How do collaboration tools connect to invoicing and finance?

Collaboration tools get work done but rarely handle the moment work becomes money. When a project board says "complete," someone still creates the quote, invoice and receipt. A fast, AI-first finance tool closes that gap so billing is as quick as the rest of your workflow. Treating the finished-work-to-invoice handoff as part of collaboration prevents lost revenue and delays.

What is the biggest mistake when choosing collaboration tools?

Buying tools nobody adopts. Adoption beats features every time. The most expensive tool is the one your team quietly abandons after a month. Involve the people who'll actually use it, run a short pilot, and choose the smallest stack that solves your real problems. Leadership must model usage by moving real decisions into the shared space rather than private messages.

How do remote and hybrid teams use collaboration tools differently?

For distributed teams, the software is the office, so async-friendly features matter most: clear threads, mentions, searchable history and well-tuned notifications.
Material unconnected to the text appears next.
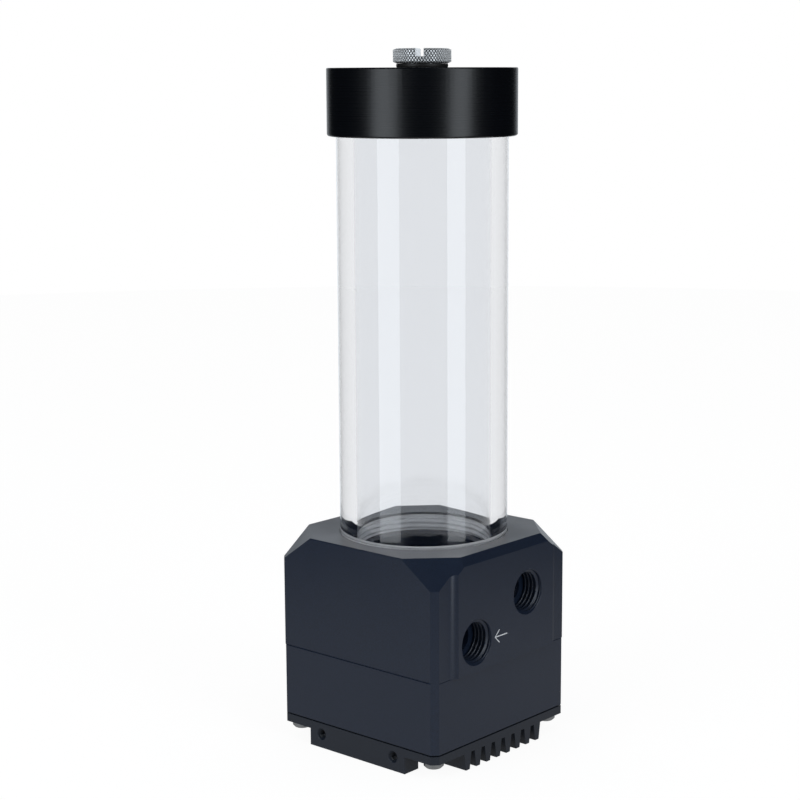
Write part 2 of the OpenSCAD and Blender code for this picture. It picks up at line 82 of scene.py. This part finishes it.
class Material:
    """A node material round one Principled shader, in object coordinates (metres)."""

    def __init__(self, name, colour, roughness, metallic=0.0, ior=1.5, specular=0.5):
        self.material = bpy.data.materials.new(name)
        self.material.use_nodes = True
        self.tree = self.material.node_tree
        self.shader = self.tree.nodes["Principled BSDF"]
        self.set("Base Color", (*colour, 1))
        self.set("Roughness", roughness)
        self.set("Metallic", metallic)
        self.set("IOR", ior)
        self.set("Specular IOR Level", specular)
        self.place = self.node("ShaderNodeTexCoord").outputs["Object"]
        self.normal = None

    def set(self, socket, value):
        self.shader.inputs[socket].default_value = value

    def node(self, kind, **values):
        made = self.tree.nodes.new(kind)
        for key, value in values.items():
            setattr(made, key, value)
        return made

    def link(self, a, b):
        self.tree.links.new(a, b)

    def math(self, operation, a, b=None):
        made = self.node("ShaderNodeMath", operation=operation)
        for socket, value in zip(made.inputs, (a, b)):
            if value is None:
                continue
            if isinstance(value, (int, float)):
                socket.default_value = value
            else:
                self.link(value, socket)
        return made.outputs[0]

    def stretched(self, scale):
        made = self.node("ShaderNodeMapping")
        made.inputs["Scale"].default_value = scale
        self.link(self.place, made.inputs["Vector"])
        return made.outputs[0]

    def noise(self, scale, detail=2.0, place=None, roughness=0.5):
        made = self.node("ShaderNodeTexNoise")
        made.inputs["Scale"].default_value = scale
        made.inputs["Detail"].default_value = detail
        made.inputs["Roughness"].default_value = roughness
        self.link(place or self.place, made.inputs["Vector"])
        return made.outputs["Fac"]

    def spread(self, value, low, high, start=0.3, end=0.7):
        made = self.node("ShaderNodeMapRange")
        made.inputs["From Min"].default_value = start
        made.inputs["From Max"].default_value = end
        made.inputs["To Min"].default_value = low
        made.inputs["To Max"].default_value = high
        self.link(value, made.inputs["Value"])
        return made.outputs[0]

    def bump(self, height, distance, strength=1.0):
        made = self.node("ShaderNodeBump")
        made.inputs["Strength"].default_value = strength
        made.inputs["Distance"].default_value = distance
        self.link(height, made.inputs["Height"])
        if self.normal:
            self.link(self.normal, made.inputs["Normal"])
        self.normal = made.outputs["Normal"]
        self.link(self.normal, self.shader.inputs["Normal"])
        return self

    def vary_roughness(self, value, low, high):
        self.link(self.spread(value, low, high), self.shader.inputs["Roughness"])
        return self

    def vary_colour(self, value, low, high):
        made = self.node("ShaderNodeMix", data_type="RGBA")
        made.inputs["A"].default_value = (*low, 1)
        made.inputs["B"].default_value = (*high, 1)
        self.link(self.spread(value, 0, 1), made.inputs["Factor"])
        self.link(made.outputs["Result"], self.shader.inputs["Base Color"])
        return self

    def radius(self):
        """Distance from the part's axis."""
        split = self.node("ShaderNodeSeparateXYZ")
        self.link(self.place, split.inputs[0])
        square = self.math("ADD", self.math("MULTIPLY", split.outputs[0], split.outputs[0]),
                           self.math("MULTIPLY", split.outputs[1], split.outputs[1]))
        return self.math("SQRT", square)

    def height(self):
        split = self.node("ShaderNodeSeparateXYZ")
        self.link(self.place, split.inputs[0])
        return split.outputs[2]

    def lines(self, along, pitch):
        """Fine random lines across a direction given by a value in metres."""
        made = self.node("ShaderNodeTexNoise", noise_dimensions="1D")
        made.inputs["Scale"].default_value = 1
        made.inputs["Detail"].default_value = 3
        self.link(self.math("MULTIPLY", along, 1 / pitch), made.inputs["W"])
        return made.outputs["Fac"]

    def waves(self, along, pitch):
        """A regular wave from 0 to 1 with the given pitch."""
        wave = self.math("SINE", self.math("MULTIPLY", along, TURN / pitch))
        return self.math("MULTIPLY_ADD", wave, 0.5)


def anodised(name, colour, rough):
    m = Material(name, colour, rough, ior=1.55)
    grain = m.noise(2600, 3)
    cloud = m.noise(45, 3)
    m.vary_roughness(cloud, rough - 0.04, rough + 0.05)
    m.vary_colour(grain, tuple(c * 0.8 for c in colour), tuple(c * 1.25 for c in colour))
    milled = m.noise(1, 3, m.stretched((60, 60, 3200)))
    m.bump(milled, 0.000004, 0.35)
    m.bump(grain, 0.000006, 0.5)
    return m.material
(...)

Time-zone gaps mean you can't rely on quick in-person chats, so decisions and context must live in writing where everyone can find them later. Strong document collaboration and a solid knowledge base become essential rather than nice-to-haves.

Conclusion

The best team collaboration tools aren't the ones with the longest feature list; they're the ones your team actually adopts, that integrate with what you already use, and that keep your work in a single, searchable place. Match the tool to your real workflow, size and security needs, choose the smallest stack that solves the problem, and review it as you grow. Done well, the right team collaboration tools remove dozens of tiny daily frictions and compound your team's output week after week.

Just as importantly, don't let the workflow break where work turns into money. The smoothest operations connect every layer, from the first message to the final invoice, so finished work flows straight into getting paid.